# Short problem
Only the lines from the start up to and including the line containing "return np.interp(z, self.z, np.arange(len(self.z)))" should be repeated, word for word.

# Data shown
- - -
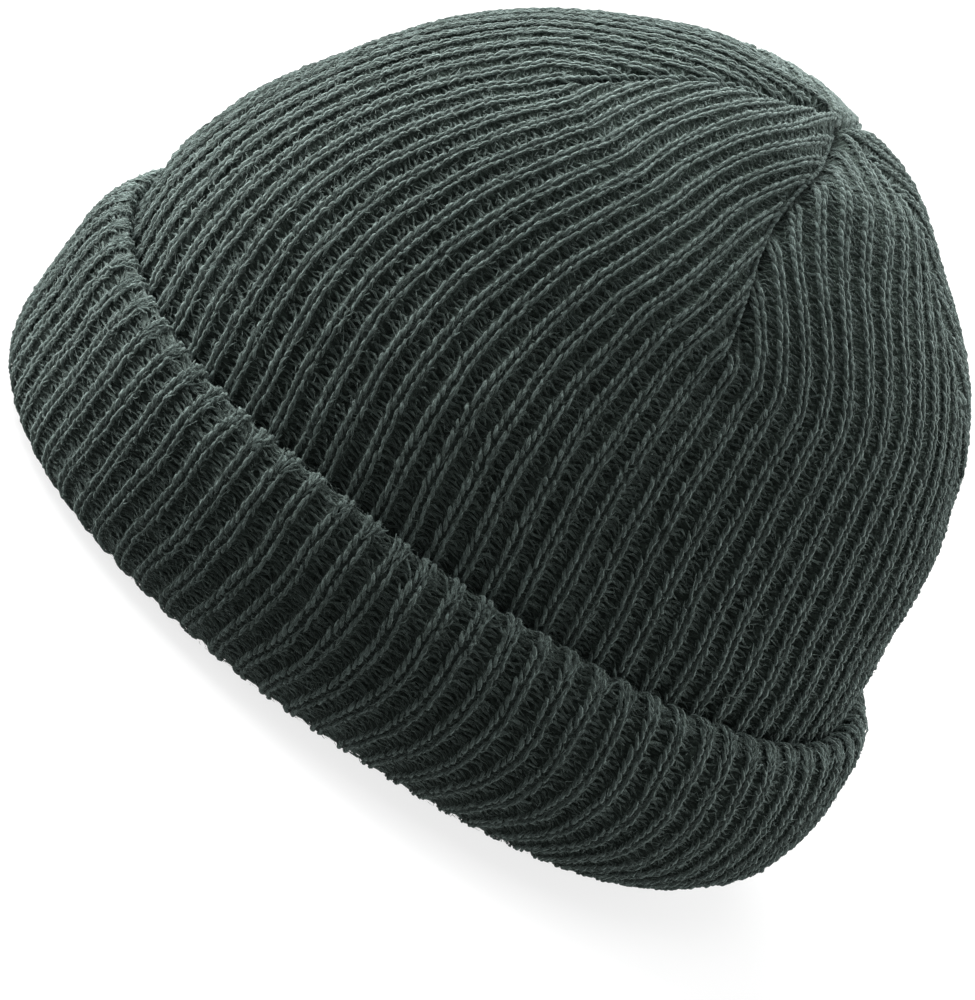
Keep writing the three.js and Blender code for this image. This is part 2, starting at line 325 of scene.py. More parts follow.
class Outline:
    """An outline of squared ovals, tabled by level and by share of the way round."""

    FINE = 24
    SHARES = 720
    LEAST_HALF = 0.02

    def __init__(self, rows: Sequence[Ring]) -> None:
        """Tables the outline.

        Args:
            rows: its levels, from below up.
        """
        index = np.arange(len(rows))
        levels = np.linspace(0, index[-1], self.FINE * index[-1] + 1)
        self.z, front, back, half = (
            Smooth(index, [getattr(r, name) for r in rows])(levels)
            for name in ("z", "front", "back", "half")
        )
        half = np.maximum(half, self.LEAST_HALF)
        a = np.linspace(0, 2 * math.pi, self.SHARES + 1)
        c, s = np.sin(a), -np.cos(a)
        k = (np.abs(c) ** SECTION_POWER + np.abs(s) ** SECTION_POWER) ** (-1 / SECTION_POWER)
        share = np.arange(self.SHARES) / self.SHARES
        table = np.zeros((len(levels), self.SHARES, 3))
        self.total = np.zeros(len(levels))
        for i in range(len(levels)):
            x = half[i] * c * k
            y = (back[i] - front[i]) / 2 + (back[i] + front[i]) / 2 * s * k
            length = np.concatenate([[0], np.cumsum(np.hypot(np.diff(x), np.diff(y)))])
            self.total[i] = length[-1]
            table[i, :, 0] = np.interp(share * length[-1], length, x)
            table[i, :, 1] = np.interp(share * length[-1], length, y)
            table[i, :, 2] = self.z[i]
        self.patch = Patch(table)

    def row_of(self, z: np.ndarray) -> np.ndarray:
        """Row of the table at a height."""
        return np.interp(z, self.z, np.arange(len(self.z)))

    def girth(self, z: np.ndarray) -> np.ndarray:
        """Length of the way round at a height."""
        return np.interp(z, self.z, self.total)


def dents(table: Sequence[Dent], share: np.ndarray, z: np.ndarray) -> np.ndarray:
    """Adds up the soft dents.

    Args:
        table: the dents.
        share: shares of the way round.
        z: heights.

    Returns:
        How far the cloth stands out for them.
    """
    total = np.zeros(np.broadcast(share, z).shape)
    for d in table:
        a = share - d.share
        a = a - np.round(a)
        total = total + d.deep * np.exp(-((a / d.along) ** 2) - ((z - d.z) / d.up) ** 2)
    return total


def dropped(p: np.ndarray) -> np.ndarray:
    """Pulls the cloth near the cuff's top edge down at the front and up at the back.

    Args:
        p: points in millimetres.

    Returns:
        The moved points.
    """
    s = p[..., 1] / HANG_REACH
    z = p[..., 2]
    below = ease((z - HANG_FROM) / (HANG_Z - HANG_FROM))
    above = 1 - ease((z - HANG_Z) / HANG_FADE)
    high = np.where(s < 0, HANG_FRONT, HANG_BACK)
    out = p.copy()
    out[..., 2] += high * s * s * np.where(z <= HANG_Z, below, above)
    return out


@dataclass(frozen=True)
class Place:
    """Where columns lie at their heights.

    These are the gore, the place across it from 0 to 1, the share of the way round, the
    millimetres left to the dart beside it (below zero once the column has ended), how far
    that dart is drawn in, and the height over its foot.
    """

    gore: np.ndarray
    across: np.ndarray
    share: np.ndarray
    left: np.ndarray
    drawn: np.ndarray
    over: np.ndarray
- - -
# Complete output
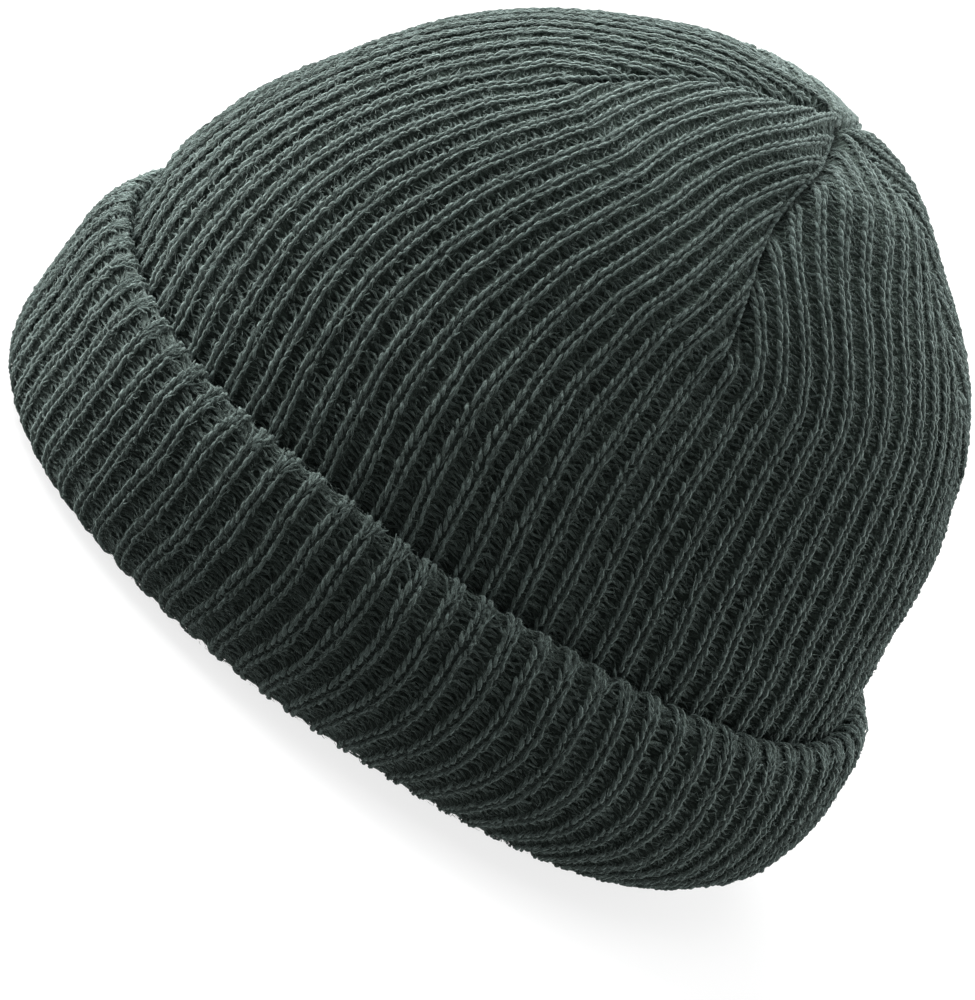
Keep writing the three.js and Blender code for this image. This is part 2, starting at line 325 of scene.py. More parts follow.
class Outline:
    """An outline of squared ovals, tabled by level and by share of the way round."""

    FINE = 24
    SHARES = 720
    LEAST_HALF = 0.02

    def __init__(self, rows: Sequence[Ring]) -> None:
        """Tables the outline.

        Args:
            rows: its levels, from below up.
        """
        index = np.arange(len(rows))
        levels = np.linspace(0, index[-1], self.FINE * index[-1] + 1)
        self.z, front, back, half = (
            Smooth(index, [getattr(r, name) for r in rows])(levels)
            for name in ("z", "front", "back", "half")
        )
        half = np.maximum(half, self.LEAST_HALF)
        a = np.linspace(0, 2 * math.pi, self.SHARES + 1)
        c, s = np.sin(a), -np.cos(a)
        k = (np.abs(c) ** SECTION_POWER + np.abs(s) ** SECTION_POWER) ** (-1 / SECTION_POWER)
        share = np.arange(self.SHARES) / self.SHARES
        table = np.zeros((len(levels), self.SHARES, 3))
        self.total = np.zeros(len(levels))
        for i in range(len(levels)):
            x = half[i] * c * k
            y = (back[i] - front[i]) / 2 + (back[i] + front[i]) / 2 * s * k
            length = np.concatenate([[0], np.cumsum(np.hypot(np.diff(x), np.diff(y)))])
            self.total[i] = length[-1]
            table[i, :, 0] = np.interp(share * length[-1], length, x)
            table[i, :, 1] = np.interp(share * length[-1], length, y)
            table[i, :, 2] = self.z[i]
        self.patch = Patch(table)

    def row_of(self, z: np.ndarray) -> np.ndarray:
        """Row of the table at a height."""
        return np.interp(z, self.z, np.arange(len(self.z)))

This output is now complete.